Victims of foodborne illnesses aren’t the only ones who may experience big financial losses. The entire industry for a particular product can be affected – even when the problem is isolated to, say, one producer.

"[In this outbreak], everybody said it was cantaloupe, so the cantaloupe industry gets hit with a broad brush ... even though it’s only Rocky Ford cantaloupe," says William Marler, a Seattle-based attorney who is also representing several victims of the outbreak.

The 2006 E. coli outbreak linked to bagged spinach similarly decimated the leafy green industry, he notes.

The industry is still reeling from the $100 million lost in leafy-green sales after the E. coli outbreak, said leafy-greens executive Scott Horsfall at the World Ag Expo this year in Tulare, Calif.
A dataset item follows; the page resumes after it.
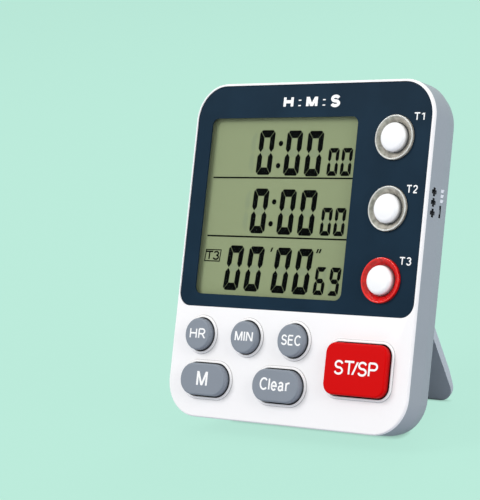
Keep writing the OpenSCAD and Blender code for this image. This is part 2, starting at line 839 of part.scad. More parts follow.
module battery_door() {
    low = bay_y - bay_h / 2;
    color("#9aa0aa") {
        layer(door_front, case_d) translate([0, bay_y]) round_rect(door_l, door_h, 1.5);
        for (s = [-1, 1]) translate([s * tab_x, 0, 0]) {
            block(tab_w, door_y - tab_reach, low + 0.7, door_front - 1.5, door_front - 0.5);
            block(tab_w, low - 0.1, low + 0.7, door_front - 1.5, door_front + run);
        }
        block(8, low + bay_h - 1.2, low + bay_h - 0.4, door_front - 1.5, door_front + run);
    }
}

module stand() {
    color("#9aa0aa") translate([0, hinge_y, -hinge_depth]) rotate([stand_open, 0, 0]) {
        difference() {
            translate([0, 0, -stand_t / 2]) linear_extrude(stand_t) {
                translate([-stand_w / 2, stand_r - stand_l])
                    square([stand_w, stand_l + stand_heel - stand_r]);
                translate([stand_r - stand_w / 2, -stand_l])
                    square([stand_w - 2 * stand_r, stand_l]);
                for (s = [-1, 1])
                    translate([s * (stand_w / 2 - stand_r), stand_r - stand_l]) circle(stand_r);
            }
            toe_cut();
        }
        for (s = [-1, 1])
            translate([s * (stand_w / 2 - over), 0, 0]) rotate([0, s * 90, 0])
                cylinder(h = pin_l + recess_gap + over, r = pin_d / 2);
    }
}

// Wedge that thins the stand's back face towards its foot
module toe_cut() {
    rise = (stand_t - toe_t) * (toe_l + over) / toe_l;
    translate([-stand_w / 2 - over, -stand_l, -stand_t / 2]) rotate([90, 0, 90])
        linear_extrude(stand_w + 2 * over)
            polygon([[toe_l, 0], [-over, rise], [-over, -over], [toe_l, -over]]);
}

// ---------------------------------------------------------------- assembly

stand_up() front_cover();
stand_up() face_panel();
stand_up() display_window();
stand_up() lcd_glass();
stand_up() lcd_reflector();
stand_up() lcd_frame();
stand_up() zebra_strip(1);  // zebra_strip_upper
stand_up() zebra_strip(-1);  // zebra_strip_lower
stand_up() light_ring(1);  // light_ring_1
stand_up() light_ring(2);  // light_ring_2
stand_up() light_ring(3);  // light_ring_3
stand_up() channel_button(1);  // channel_button_1
stand_up() channel_button(2);  // channel_button_2
stand_up() channel_button(3);  // channel_button_3
stand_up() key(0, "slategray");  // hour_key
stand_up() key(1, "slategray");  // minute_key
stand_up() key(2, "slategray");  // second_key
stand_up() key(3, "slategray");  // memory_key
stand_up() key(4, "slategray");  // clear_key
stand_up() key(5, "red");  // start_stop_key
stand_up() main_board();
stand_up() tact_switches();
stand_up() plunger(0);  // hour_plunger
stand_up() plunger(1);  // minute_plunger
stand_up() plunger(2);  // second_plunger
stand_up() plunger(3);  // memory_plunger
stand_up() plunger(4);  // clear_plunger
stand_up() plunger(5);  // start_stop_plunger
stand_up() plunger(6);  // channel_plunger_1
stand_up() plunger(7);  // channel_plunger_2
stand_up() plunger(8);  // channel_plunger_3
stand_up() indicator_leds();
stand_up() controller_chip();
stand_up() crystal();
stand_up() buzzer();
stand_up() board_screws();
stand_up() mode_switch_body();
stand_up() mode_switch_slider();
stand_up() rear_shell();
stand_up() case_screws();
stand_up() positive_contact();
stand_up() negative_contact();
stand_up() bridge_contact();
stand_up() cell(1, 1);  // cell_upper
stand_up() cell(-1, -1);  // cell_lower
stand_up() battery_door();
stand_up() stand();
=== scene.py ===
# %% [markdown]
# # Dressing a bench timer
# The timer's solids come from its CAD model and stay where they are. This lesson gives every
# visible surface the finish of the real one: polished and grained ABS mouldings, a printed
# polycarbonate panel, a liquid crystal display behind an acrylic window, clear light rings and
# printed legends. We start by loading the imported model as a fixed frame, in metres.

# %% Load the frame
import json
import math

import bmesh
import bpy
import numpy as np
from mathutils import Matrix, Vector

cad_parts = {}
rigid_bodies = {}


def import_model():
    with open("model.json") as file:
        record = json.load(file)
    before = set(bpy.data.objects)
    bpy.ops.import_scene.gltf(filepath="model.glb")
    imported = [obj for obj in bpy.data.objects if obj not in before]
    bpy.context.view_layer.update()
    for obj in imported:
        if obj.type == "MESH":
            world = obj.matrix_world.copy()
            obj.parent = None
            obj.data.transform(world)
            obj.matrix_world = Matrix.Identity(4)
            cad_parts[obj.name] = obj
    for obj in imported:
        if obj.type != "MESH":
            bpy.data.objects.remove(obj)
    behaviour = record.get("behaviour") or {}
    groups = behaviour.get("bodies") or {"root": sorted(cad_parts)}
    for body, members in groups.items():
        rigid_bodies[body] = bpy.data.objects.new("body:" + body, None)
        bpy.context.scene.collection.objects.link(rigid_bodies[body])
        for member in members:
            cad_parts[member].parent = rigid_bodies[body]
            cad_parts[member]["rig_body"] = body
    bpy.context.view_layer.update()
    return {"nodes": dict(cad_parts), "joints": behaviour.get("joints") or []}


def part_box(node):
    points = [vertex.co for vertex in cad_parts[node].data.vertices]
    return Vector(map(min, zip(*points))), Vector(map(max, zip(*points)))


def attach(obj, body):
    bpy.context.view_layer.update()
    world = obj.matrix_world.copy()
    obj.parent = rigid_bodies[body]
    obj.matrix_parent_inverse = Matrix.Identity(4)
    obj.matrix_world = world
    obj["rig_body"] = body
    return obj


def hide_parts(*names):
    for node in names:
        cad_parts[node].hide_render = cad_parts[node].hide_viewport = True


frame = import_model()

NODES = frame["nodes"]

# %% [markdown]
# ## The face's own axes
# The timer leans back on its stand, so nothing on its face is level or upright. World places
# could be worked out piece by piece, but it is easier to think in the face's own axes: X to the
# right, Y up the face and Z out of it, in millimetres. Y = 0 is the case's lower edge, and Z = 0
# is the cover's highest point: the tops of the CAD's low beads round the keys, 0.2 mm in front
# of the white face itself. A key is pressed straight into the face, so the axis of a key's joint
# gives Z, and the cover's own points give the zeros.

# %% Axes of the face, and boxes measured along them
MM, UM = 0.001, 1e-6  # a millimetre and a thousandth of one, in metres
key_joint = next(j for j in frame["joints"] if j["name"] == "hour_key_press")
OUT = -np.array(key_joint["axis"], float)
OUT /= np.linalg.norm(OUT)
RIGHT = np.array([1.0, 0.0, 0.0])
UP = np.cross(OUT, RIGHT)
AXES = np.stack([RIGHT, UP, OUT])


def corners_of(mesh):
    """All vertices of a mesh as one array, a row for each."""
    flat = np.empty(len(mesh.vertices) * 3, np.float32)
    mesh.vertices.foreach_get("co", flat)
    return flat.reshape(-1, 3).astype(float)


cover_points = corners_of(NODES["front_cover"].data) @ AXES.T
ZERO = UP * cover_points[:, 1].min() + OUT * cover_points[:, 2].max()


def on_face(points):
    """World places of face points: the zero point plus x, y and z steps along the three axes."""
    return ZERO + (np.asarray(points, float) * MM) @ AXES


def face_box(node):
    """Lowest and highest x, y and z of a CAD node along the face's axes, in millimetres."""
    points = (corners_of(NODES[node].data) - ZERO) @ AXES.T / MM
    return points.min(0), points.max(0)


def face_middle(node):
    """Middle of a node's box in face millimetres."""
    return sum(face_box(node)) / 2


LEAN = math.degrees(math.asin(UP[1]))
print(f"the face leans back {LEAN:.1f} degrees; cover from {face_box('front_cover')[0].round(2)}")

# %% [markdown]
# ## Camera
# A short lens close by would make the near side of the case look larger than the far one. A long
# lens of 144 mm from half a metre keeps the perspective mild, so the edges stay nearly parallel.
# The camera stands to the right of the timer, a little above it, and is turned by a few degrees
# about its own axis, so the timer seems to lean.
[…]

“We have become a country that relies on the mass production of food, and the consequence of these outbreaks is certainly broad and impacts others who in a legal context may not be responsible for that particular instance or outbreak,” Maxwell says.

For Pritzker, finding a balance represents the crux of food-safety litigation.

“It’s not fair that the rest of the industry ends up paying,” he says, “but it’s a lot less fair for somebody who’s injured by that industry.”